One thing to be aware of, however, is the rising cost of plan-based ingredients. The average price per pound of plant-based proteins grew 9% from 2019 to 2022. While this appears concerning, it is vital to note that animal meat prices increased by 26%. As foodservice companies attempt to protect their margins, these increases will necessarily be passed onto consumers, potentially supporting a further shift away from animal protein.
Delivery and takeout services stand to benefit from loyal consumer bases by offering more plant-based choices, guarantees of no cross-contamination in kitchens that are not exclusively meat-free, and showcasing the better value of animal-free menu items. Carbon neutral delivery options will also likely sway purchasers.
The demand for transparency
This has seen some food manufacturers taking steps to print their carbon footprints on their product packaging while foodservice providers have been experimenting with displaying environmental impact information on menus. There’s no denying that this will incur additional costs, at least in the short-term, but conscious consumers are a valuable customer base.

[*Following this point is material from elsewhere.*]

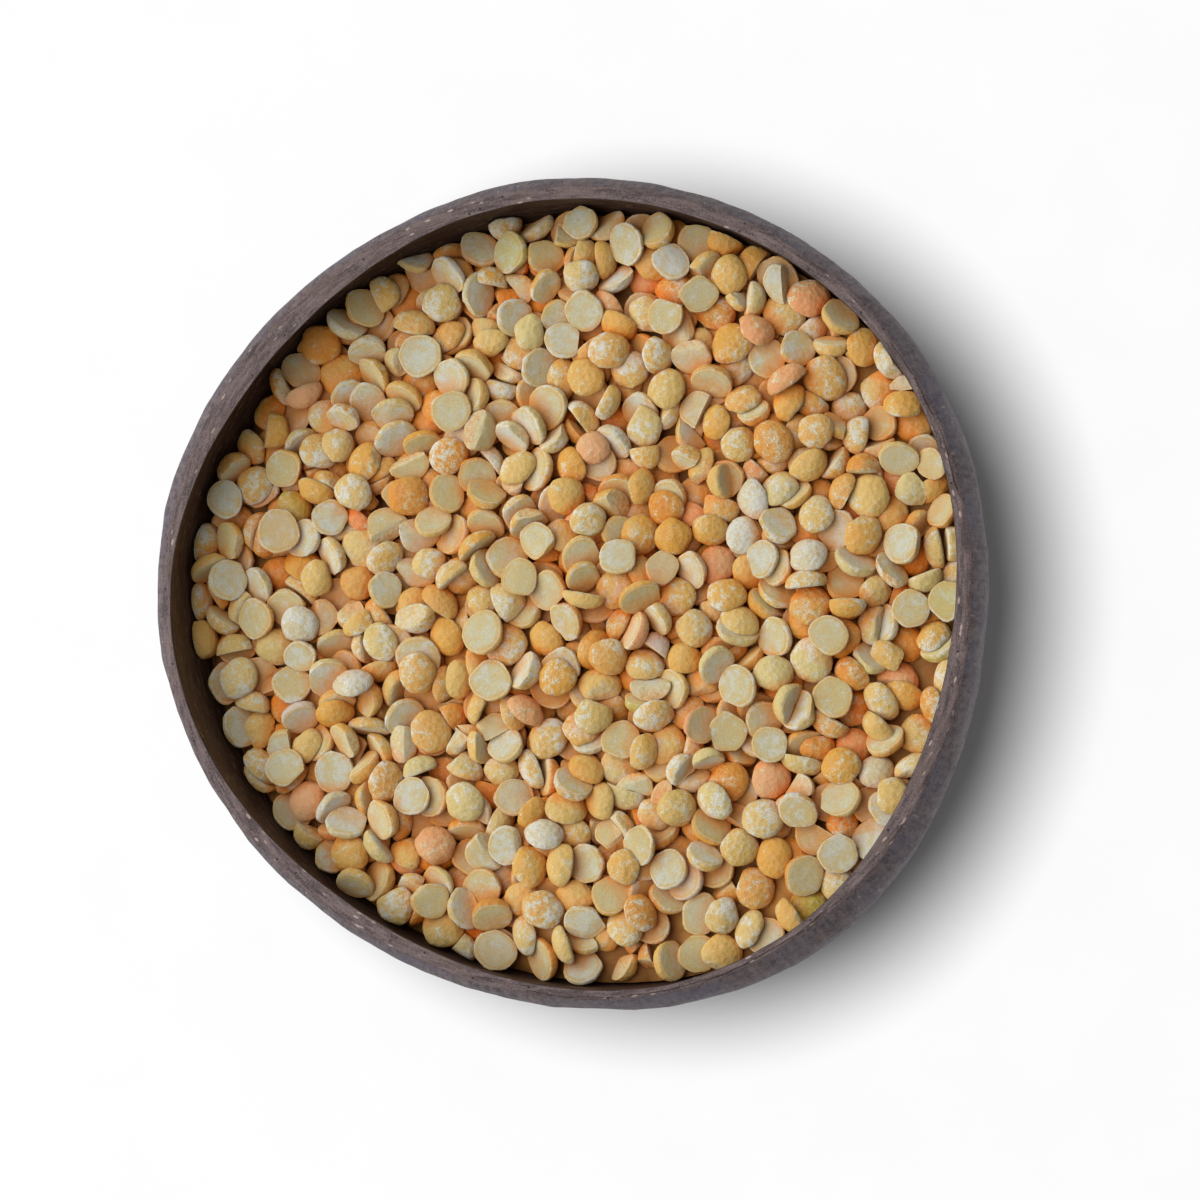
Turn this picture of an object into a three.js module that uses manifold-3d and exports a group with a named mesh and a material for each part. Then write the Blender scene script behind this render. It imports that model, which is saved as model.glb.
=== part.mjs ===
// A bowl made from half a coconut shell, filled with yellow split peas.
// Millimetres and degrees, +Z up. The origin is on the surface that the bowl stands on,
// under the middle of the bowl's box.

import * as THREE from 'three';
import { mergeVertices } from 'three/addons/utils/BufferGeometryUtils.js';
import Module from 'manifold-3d';

const wasm = await Module();
wasm.setup();

// ---------------------------------------------------------------- driving dimensions

const BOWL_HEIGHT = 64;
const BELLY_HEIGHT = 56; // the shell is widest here, and closes in a little above it
const FOOT_RADIUS = 19; // sanded flat, for the bowl to stand on
const WALL = 4;
const FLOOR = 3.5; // thickness at the middle of the foot
const GAP = 0.5; // between the peas and the shell

// An outline is a mean radius and the swells that make it uneven. A swell has evenly spaced
// lobes, which stand proud by its rise and sink as far between them, with one at its crest.
const BELLY_OUTLINE = {
  radius: 72.0,
  swells: [
    { lobes: 2, rise: 0.75, crest: -29 },
    { lobes: 3, rise: 1.25, crest: 59 },
    { lobes: 4, rise: 0.3, crest: 26 },
    { lobes: 5, rise: 0.3, crest: 23 },
  ],
};
const RIM_OUTER_OUTLINE = {
  radius: 69.9,
  swells: [
    { lobes: 2, rise: 0.45, crest: -18 },
    { lobes: 3, rise: 0.95, crest: 60 },
    { lobes: 4, rise: 0.3, crest: 22 },
  ],
};
const RIM_INNER_OUTLINE = {
  radius: 67.1,
  swells: [
    { lobes: 1, rise: 0.35, crest: -58 },
    { lobes: 2, rise: 0.3, crest: 4 },
    { lobes: 3, rise: 1.45, crest: 59 },
    { lobes: 4, rise: 0.75, crest: 15 },
    { lobes: 5, rise: 0.2, crest: 30 },
  ],
};

// The heap of peas: the tops of the peas at the middle and at the wall, above the table.
const HEAP_CROWN = 54;
const HEAP_EDGE = 49;
const PEA_STANDS_PROUD = 2; // how far the peas on top rise above the core that they are fused to

const PEA_DIAMETER = 6.5;
const PEA_DIAMETER_SPREAD = 0.5; // either way
const PEA_THICKNESS = 3.1; // half of a pea, from its cut face to the top of its round back
const PEA_SHOULDER = { out: 0.8, up: 0.62 }; // shares of its radius and thickness
const PEA_LEAST_WIDTH = 0.88; // of its length: few are quite round
const CHIP_SHARE = 0.1; // of the peas that show, how many are broken
const CHIP_WIDTH = 0.55; // of its length
const CUT_FACE_UP_SHARE = 0.5;
const STEEPEST_LEAN = 35;
const PEA_COUNT = 215;
const PEA_SCATTER = 0.4; // how far a pea lies out of its even place
const SEED = 7;

// How finely each form is divided, round its axis and along its profile.
const BOWL_SEGMENTS = 60;
const HEAP_SEGMENTS = 24;
const PEA_SEGMENTS = 7;
const OUTER_RINGS = 9; // from the foot to the belly
const INNER_RINGS = 8;
const COLLAR_RINGS = 2; // between the belly and the rim
const HEAP_TOP_RINGS = 2;

// ---------------------------------------------------------------- shared helpers

const WELD_DISTANCE = 1e-4;
const rad = THREE.MathUtils.degToRad;

function outlineRadius(outline, angle) {
  return outline.swells.reduce(
    (radius, { lobes, rise, crest }) => radius + rise * Math.cos(lobes * (angle - rad(crest))),
    outline.radius,
  );
}

/** A repeatable stream of numbers from 0 to 1, by a linear congruential rule. */
function randomStream(seed) {
  const [multiplier, increment, modulus] = [1664525, 1013904223, 2 ** 32];
  let state = seed;
  return () => {
    state = (state * multiplier + increment) % modulus;
    return state / modulus;
  };
}

/**
 * A closed solid swept round the Z axis through rings, each with a height and a radius that
 * depends on the angle. The first ring and the last are points on the axis.
 */
function sweptSolid(rings, segments) {
  const profile = rings.map(({ radiusAt, z }) => new THREE.Vector2(radiusAt(0), z));
  const geometry = new THREE.LatheGeometry(profile, segments);
  geometry.rotateX(Math.PI / 2);
  const places = geometry.attributes.position;
  for (let i = 0; i < places.count; i += 1) {
    const angle = Math.atan2(places.getY(i), places.getX(i));
    const { radiusAt, z } = rings[i % rings.length];
    const radius = radiusAt(angle);
    places.setXYZ(i, radius * Math.cos(angle), radius * Math.sin(angle), z);
  }
  return welded(geometry);
}

/** The same surface with shared corners, and without the faces that shrink to a line. */
function welded(geometry) {
  geometry.deleteAttribute('normal');
  geometry.deleteAttribute('uv');
  const merged = mergeVertices(geometry, WELD_DISTANCE);
  const corners = merged.index.array;
  const kept = [];
  for (let i = 0; i < corners.length; i += 3) {
    const [a, b, c] = corners.slice(i, i + 3);
    if (a !== b && b !== c && c !== a) kept.push(a, b, c);
  }
  merged.setIndex(kept);
  return merged;
}

function toSolid(geometry) {
  return new wasm.Manifold(new wasm.Mesh({
    numProp: 3,
    vertProperties: new Float32Array(geometry.attributes.position.array),
    triVerts: new Uint32Array(geometry.index.array),
  }));
}

function toGeometry(solid) {
  const { vertProperties, triVerts } = solid.getMesh();
  const geometry = new THREE.BufferGeometry();
  geometry.setAttribute('position', new THREE.BufferAttribute(vertProperties, 3));
  geometry.setIndex(new THREE.BufferAttribute(triVerts, 1));
  geometry.computeVertexNormals();
  return geometry;
}

// ---------------------------------------------------------------- the shell's surfaces

const onAxis = (z) => ({ z, radiusAt: () => 0 });

/** How far out a bulging wall is at a height, as a share of its belly: 0 at its lowest point. */
function bulge(z, depth) {
  return Math.sqrt(Math.max(0, 1 - ((BELLY_HEIGHT - z) / depth) ** 2));
}

const outerDepth = BELLY_HEIGHT / Math.sqrt(1 - (FOOT_RADIUS / BELLY_OUTLINE.radius) ** 2);
const innerDepth = BELLY_HEIGHT - FLOOR;

/** Between the belly and the rim the wall leaves one outline for the other. */
function collarRadius(belly, rim, z) {
  const share = (z - BELLY_HEIGHT) / (BOWL_HEIGHT - BELLY_HEIGHT);
  return THREE.MathUtils.lerp(belly, rim, share * share);
}

function outerRadius(angle, z) {
  const belly = outlineRadius(BELLY_OUTLINE, angle);
  return z <= BELLY_HEIGHT
    ? belly * bulge(z, outerDepth)
    : collarRadius(belly, outlineRadius(RIM_OUTER_OUTLINE, angle), z);
}

/** The inner wall, or with a clearance a surface that stays clear of it. */
function innerRadius(angle, z, clearance = 0) {
  const belly = outlineRadius(BELLY_OUTLINE, angle) - WALL;
  const radius = z <= BELLY_HEIGHT
    ? belly * bulge(z, innerDepth - clearance)
    : collarRadius(belly, outlineRadius(RIM_INNER_OUTLINE, angle), z);
  return Math.max(0, radius - clearance);
}

/** Heights along a bulging wall from low to high, evenly spaced round its curve. */
function heightsUp(low, high, depth, steps) {
  const turnAt = (z) => Math.asin((z - BELLY_HEIGHT) / depth);
  return Array.from({ length: steps + 1 }, (_, i) => {
    const turn = THREE.MathUtils.lerp(turnAt(low), turnAt(high), i / steps);
    return BELLY_HEIGHT + depth * Math.sin(turn);
  });
}

const collarHeights = Array.from(
  { length: COLLAR_RINGS },
  (_, i) => THREE.MathUtils.lerp(BELLY_HEIGHT, BOWL_HEIGHT, (i + 1) / COLLAR_RINGS),
);

// ---------------------------------------------------------------- the bowl

function bowlGeometry() {
  const outerHeights = [...heightsUp(0, BELLY_HEIGHT, outerDepth, OUTER_RINGS), ...collarHeights];
  const innerHeights = [
    ...heightsUp(FLOOR, BELLY_HEIGHT, innerDepth, INNER_RINGS).slice(1),
    ...collarHeights,
  ];
  return sweptSolid([
    onAxis(0),
    ...outerHeights.map((z) => ({ z, radiusAt: (angle) => outerRadius(angle, z) })),
    ...innerHeights.reverse().map((z) => ({ z, radiusAt: (angle) => innerRadius(angle, z) })),
    onAxis(FLOOR),
  ], BOWL_SEGMENTS);
}

// ---------------------------------------------------------------- the peas

/** Height of the core under the peas, at a share of the way from the middle to the wall. */
function coreHeight(share) {
  return THREE.MathUtils.lerp(HEAP_CROWN, HEAP_EDGE, share * share) - PEA_STANDS_PROUD;
}

function coreGeometry() {
  const lowest = FLOOR + GAP;
  const wallHeights = heightsUp(lowest, coreHeight(1), innerDepth - GAP, INNER_RINGS).slice(1);
  const topShares = Array.from({ length: HEAP_TOP_RINGS - 1 }, (_, i) => 1 - (i + 1) / HEAP_TOP_RINGS);
  const edgeRadius = (angle) => innerRadius(angle, coreHeight(1), GAP);
  return sweptSolid([
    onAxis(lowest),
    ...wallHeights.map((z) => ({ z, radiusAt: (angle) => innerRadius(angle, z, GAP) })),
    ...topShares.map((share) => ({
      z: coreHeight(share),
      radiusAt: (angle) => share * edgeRadius(angle),
    })),
    onAxis(coreHeight(0)),
  ], HEAP_SEGMENTS);
}

/** Half a pea with its cut face down and its back up, centred on the origin. */
function halfPeaGeometry(radius, width) {
  const pea = sweptSolid([
    onAxis(0),
    { z: 0, radiusAt: () => radius },
    { z: PEA_THICKNESS * PEA_SHOULDER.up, radiusAt: () => radius * PEA_SHOULDER.out },
    onAxis(PEA_THICKNESS),
  ], PEA_SEGMENTS);
  return pea.scale(width, 1, 1).translate(0, 0, -PEA_THICKNESS / 2);
}

/** Peas spread evenly over the heap like the seeds of a sunflower, each a little out of place. */
function peaSolids() {
  const random = randomStream(SEED);
  const between = (low, high) => THREE.MathUtils.lerp(low, high, random());
  const goldenAngle = Math.PI * (3 - Math.sqrt(5));
  const reach = (PEA_DIAMETER + PEA_DIAMETER_SPREAD) / 2 + PEA_SCATTER;
  return Array.from({ length: PEA_COUNT }, (_, i) => {
    const angle = i * goldenAngle;
    const share = Math.sqrt(i / (PEA_COUNT - 1));
    const level = coreHeight(share);
    const out = share * (innerRadius(angle, level - reach, GAP) - reach);
    const pea = new THREE.Object3D();
    pea.position.set(
      out * Math.cos(angle) + between(-PEA_SCATTER, PEA_SCATTER),
      out * Math.sin(angle) + between(-PEA_SCATTER, PEA_SCATTER),
      level + between(0, PEA_STANDS_PROUD / 2),
    );
    pea.rotateZ(between(0, 2 * Math.PI));
    pea.rotateX(rad(between(0, STEEPEST_LEAN)) + (random() < CUT_FACE_UP_SHARE ? Math.PI : 0));
    pea.rotateZ(between(0, 2 * Math.PI));
    pea.updateMatrix();
    const radius = PEA_DIAMETER / 2 + between(-PEA_DIAMETER_SPREAD, PEA_DIAMETER_SPREAD) / 2;
    const width = random() < CHIP_SHARE ? CHIP_WIDTH : between(PEA_LEAST_WIDTH, 1);
    return toSolid(halfPeaGeometry(radius, width).applyMatrix4(pea.matrix));
  });
}

/** The core with the peas fused on, as one body: sealed hollows filled and loose scraps dropped. */
function heapGeometry() {
  const heap = wasm.Manifold.union([toSolid(coreGeometry()), ...peaSolids()]);
  const [largest] = heap.decompose().sort((a, b) => b.volume() - a.volume());
  return toGeometry(largest);
}

// ---------------------------------------------------------------- the dish

const shellMaterial = new THREE.MeshStandardMaterial({ color: 0x6b5c5b, roughness: 0.7, metalness: 0 });
const peaMaterial = new THREE.MeshStandardMaterial({ color: 0xd9ab62, roughness: 0.6, metalness: 0 });

const bowl = new THREE.Mesh(bowlGeometry(), shellMaterial);
bowl.name = 'bowl';

const peas = new THREE.Mesh(heapGeometry(), peaMaterial);
peas.name = 'peas';

const dish = new THREE.Group();
dish.add(bowl, peas);
const middle = new THREE.Box3().setFromObject(bowl).getCenter(new THREE.Vector3());
dish.position.set(-middle.x, -middle.y, 0);

export default dish;
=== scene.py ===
"""A bowl made from half a coconut shell, filled with loose yellow split peas.

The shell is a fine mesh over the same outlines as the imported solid, with knife facets, sawn rim
and fibres. The peas are dropped into it as rigid bodies, and where they settle they are joined
into one mesh for each kind of pea, over a plain core. Lengths are in millimetres unless a name
says otherwise, and become metres when a mesh is made.
"""

import math
import random

import bmesh
import bpy
import numpy as np
from mathutils import Matrix, Quaternion, Vector, noise


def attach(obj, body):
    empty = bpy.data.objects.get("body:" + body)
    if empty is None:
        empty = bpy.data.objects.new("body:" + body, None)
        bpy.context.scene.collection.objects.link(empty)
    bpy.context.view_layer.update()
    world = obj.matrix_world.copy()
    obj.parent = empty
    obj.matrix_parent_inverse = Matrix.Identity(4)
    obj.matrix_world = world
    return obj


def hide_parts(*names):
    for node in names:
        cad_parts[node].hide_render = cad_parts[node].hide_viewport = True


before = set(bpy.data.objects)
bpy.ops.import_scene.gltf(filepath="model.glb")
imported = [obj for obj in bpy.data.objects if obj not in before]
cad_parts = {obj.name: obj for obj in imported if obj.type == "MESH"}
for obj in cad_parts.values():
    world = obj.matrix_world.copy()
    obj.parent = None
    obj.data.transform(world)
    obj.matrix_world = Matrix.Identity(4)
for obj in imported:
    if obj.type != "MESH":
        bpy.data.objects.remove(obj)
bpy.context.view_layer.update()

MM = 0.001
GOLDEN_ANGLE = math.pi * (3 - math.sqrt(5))  # each turned by this, places spread evenly

# ---------------------------------------------------------------- the shell's dimensions

BOWL_HEIGHT = 64.0
BELLY_HEIGHT = 56.0  # the shell is widest here, and closes in a little above it
FOOT_RADIUS = 19.0
WALL = 4.0
FLOOR = 3.5  # thickness at the middle of the foot

# A mean radius and the swells on it: (lobes, rise, crest in degrees).
BELLY_OUTLINE = (72.0, ((2, 0.75, -29), (3, 1.25, 59), (4, 0.3, 26), (5, 0.3, 23)))
RIM_OUTER_OUTLINE = (69.9, ((2, 0.45, -18), (3, 0.95, 60), (4, 0.3, 22)))
RIM_INNER_OUTLINE = (
    67.1,
    ((1, 0.35, -58), (2, 0.3, 4), (3, 1.45, 59), (4, 0.75, 15), (5, 0.2, 30)),
)

HEAP_CROWN = 54.0  # tops of the peas at the middle of the heap
HEAP_EDGE = 52.0  # and at the wall, on average
HEAP_LEAN = (3.8, -35)  # how much higher it lies at the wall on one side, and that side's angle

CAD_SEGMENTS = 60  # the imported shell's corners lie at these even angles
SHELL_SEGMENTS = 480
SKIN_INSET = 0.12  # keeps the smooth outline inside the faceted solid's box


def outline_radius(outline, angle):
    radius, swells = outline
    return radius + sum(
        rise * np.cos(lobes * (angle - math.radians(crest)))
        for lobes, rise, crest in swells
    )


def bulge(z, depth):
    """How far out a bulging wall is at height z, as a share of its belly."""
    return np.sqrt(np.maximum(0, 1 - ((BELLY_HEIGHT - z) / depth) ** 2))


OUTER_DEPTH = BELLY_HEIGHT / math.sqrt(1 - (FOOT_RADIUS / BELLY_OUTLINE[0]) ** 2)
INNER_DEPTH = BELLY_HEIGHT - FLOOR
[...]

GFI claims that plant-based meat fans make around 30 more trips to foodservice locations every year than their animal protein counterparts. The result is an average extra spend of $400 annually, demonstrating the commercial viability of catering to this specific consumer genre.
As more individuals experiment with plant-based foods and manufacturers produce increasingly indistinguishable meat analogs, foodservice businesses are on the precipice of being able to capitalize on high-value shoppers, while also catering to their dietary and ethical preferences.
The focus on sustainability
The environmental impact of food choices is becoming a driving factor for consumers when choosing between meat and plant-based protein packed foods. GFI estimates that around 10% of all US consumers bought plant-based meat products at a foodservice location in 2022. However, most only did so just once.
If foodservice companies can marry consumer curiosity with sustainability concerns, through informed marketing and clear labeling, the plant-based meat category would be well positioned to gain a greater foothold within the foodservice sector. It would not be a stretch to assume that consumers would return more than once, creating greater consumer loyalty to brands and outlets.
These five trends are–according to GFI–shaping the future of foodservice. The main takeaway has to be that as the industry continues to evolve, plant-based foods are likely to play an increasingly critical role.
In addition to these main observations the white paper also discusses other factors that are impacting the future of foodservice. These include the rise of food allergies and intolerances, the increasing popularity of ethnic cuisine, and the growing demand for personalized dining experiences. All of these can also be tied to an intrinsic need for greater plant-based provisions across the global–not just US–foodservice sector.